Exercise details:
Each line of the material below should be reproduced exactly.

▼

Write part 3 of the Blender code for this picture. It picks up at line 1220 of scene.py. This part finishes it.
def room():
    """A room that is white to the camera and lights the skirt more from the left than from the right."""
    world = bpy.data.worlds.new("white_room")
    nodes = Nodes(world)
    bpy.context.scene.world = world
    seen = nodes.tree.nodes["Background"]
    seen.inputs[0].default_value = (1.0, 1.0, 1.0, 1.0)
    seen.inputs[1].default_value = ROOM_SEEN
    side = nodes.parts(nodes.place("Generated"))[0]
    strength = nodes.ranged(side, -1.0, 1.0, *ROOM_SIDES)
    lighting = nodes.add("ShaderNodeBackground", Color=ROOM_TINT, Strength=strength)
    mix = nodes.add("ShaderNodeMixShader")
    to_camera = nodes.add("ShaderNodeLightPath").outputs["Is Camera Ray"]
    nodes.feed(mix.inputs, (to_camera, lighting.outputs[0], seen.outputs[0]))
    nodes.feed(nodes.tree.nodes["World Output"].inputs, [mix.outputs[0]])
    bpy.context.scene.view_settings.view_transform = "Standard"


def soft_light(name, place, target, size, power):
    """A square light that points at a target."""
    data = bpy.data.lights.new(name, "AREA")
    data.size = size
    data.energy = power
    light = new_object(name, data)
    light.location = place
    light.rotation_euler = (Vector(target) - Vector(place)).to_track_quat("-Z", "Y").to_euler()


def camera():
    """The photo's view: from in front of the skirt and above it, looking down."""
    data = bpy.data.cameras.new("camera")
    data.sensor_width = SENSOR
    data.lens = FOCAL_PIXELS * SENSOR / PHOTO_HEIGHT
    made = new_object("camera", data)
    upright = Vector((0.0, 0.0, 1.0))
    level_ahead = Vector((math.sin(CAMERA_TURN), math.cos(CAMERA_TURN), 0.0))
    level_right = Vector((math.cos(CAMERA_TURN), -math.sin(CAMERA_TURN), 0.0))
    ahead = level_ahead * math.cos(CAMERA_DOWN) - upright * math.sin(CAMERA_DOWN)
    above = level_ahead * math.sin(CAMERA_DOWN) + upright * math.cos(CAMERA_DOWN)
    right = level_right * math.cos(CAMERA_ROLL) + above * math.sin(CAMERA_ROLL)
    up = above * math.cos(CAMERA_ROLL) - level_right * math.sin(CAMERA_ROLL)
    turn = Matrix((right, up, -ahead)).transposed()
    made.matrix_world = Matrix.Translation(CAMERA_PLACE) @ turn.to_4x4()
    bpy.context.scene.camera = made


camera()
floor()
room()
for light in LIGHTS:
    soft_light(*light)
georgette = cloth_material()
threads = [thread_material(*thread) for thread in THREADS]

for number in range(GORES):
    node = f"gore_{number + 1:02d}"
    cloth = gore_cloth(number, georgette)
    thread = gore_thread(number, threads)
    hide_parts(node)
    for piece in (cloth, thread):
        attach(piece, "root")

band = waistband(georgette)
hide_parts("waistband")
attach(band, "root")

▲

Task response:
Write part 3 of the Blender code for this picture. It picks up at line 1220 of scene.py. This part finishes it.
def room():
    """A room that is white to the camera and lights the skirt more from the left than from the right."""
    world = bpy.data.worlds.new("white_room")
    nodes = Nodes(world)
    bpy.context.scene.world = world
    seen = nodes.tree.nodes["Background"]
    seen.inputs[0].default_value = (1.0, 1.0, 1.0, 1.0)
    seen.inputs[1].default_value = ROOM_SEEN
    side = nodes.parts(nodes.place("Generated"))[0]
    strength = nodes.ranged(side, -1.0, 1.0, *ROOM_SIDES)
    lighting = nodes.add("ShaderNodeBackground", Color=ROOM_TINT, Strength=strength)
    mix = nodes.add("ShaderNodeMixShader")
    to_camera = nodes.add("ShaderNodeLightPath").outputs["Is Camera Ray"]
    nodes.feed(mix.inputs, (to_camera, lighting.outputs[0], seen.outputs[0]))
    nodes.feed(nodes.tree.nodes["World Output"].inputs, [mix.outputs[0]])
    bpy.context.scene.view_settings.view_transform = "Standard"


def soft_light(name, place, target, size, power):
    """A square light that points at a target."""
    data = bpy.data.lights.new(name, "AREA")
    data.size = size
    data.energy = power
    light = new_object(name, data)
    light.location = place
    light.rotation_euler = (Vector(target) - Vector(place)).to_track_quat("-Z", "Y").to_euler()


def camera():
    """The photo's view: from in front of the skirt and above it, looking down."""
    data = bpy.data.cameras.new("camera")
    data.sensor_width = SENSOR
    data.lens = FOCAL_PIXELS * SENSOR / PHOTO_HEIGHT
    made = new_object("camera", data)
    upright = Vector((0.0, 0.0, 1.0))
    level_ahead = Vector((math.sin(CAMERA_TURN), math.cos(CAMERA_TURN), 0.0))
    level_right = Vector((math.cos(CAMERA_TURN), -math.sin(CAMERA_TURN), 0.0))
    ahead = level_ahead * math.cos(CAMERA_DOWN) - upright * math.sin(CAMERA_DOWN)
    above = level_ahead * math.sin(CAMERA_DOWN) + upright * math.cos(CAMERA_DOWN)
    right = level_right * math.cos(CAMERA_ROLL) + above * math.sin(CAMERA_ROLL)
    up = above * math.cos(CAMERA_ROLL) - level_right * math.sin(CAMERA_ROLL)
    turn = Matrix((right, up, -ahead)).transposed()
    made.matrix_world = Matrix.Translation(CAMERA_PLACE) @ turn.to_4x4()
    bpy.context.scene.camera = made


camera()
floor()
room()
for light in LIGHTS:
    soft_light(*light)
georgette = cloth_material()
threads = [thread_material(*thread) for thread in THREADS]

for number in range(GORES):
    node = f"gore_{number + 1:02d}"
    cloth = gore_cloth(number, georgette)
    thread = gore_thread(number, threads)
    hide_parts(node)
    for piece in (cloth, thread):
        attach(piece, "root")

band = waistband(georgette)
hide_parts("waistband")
attach(band, "root")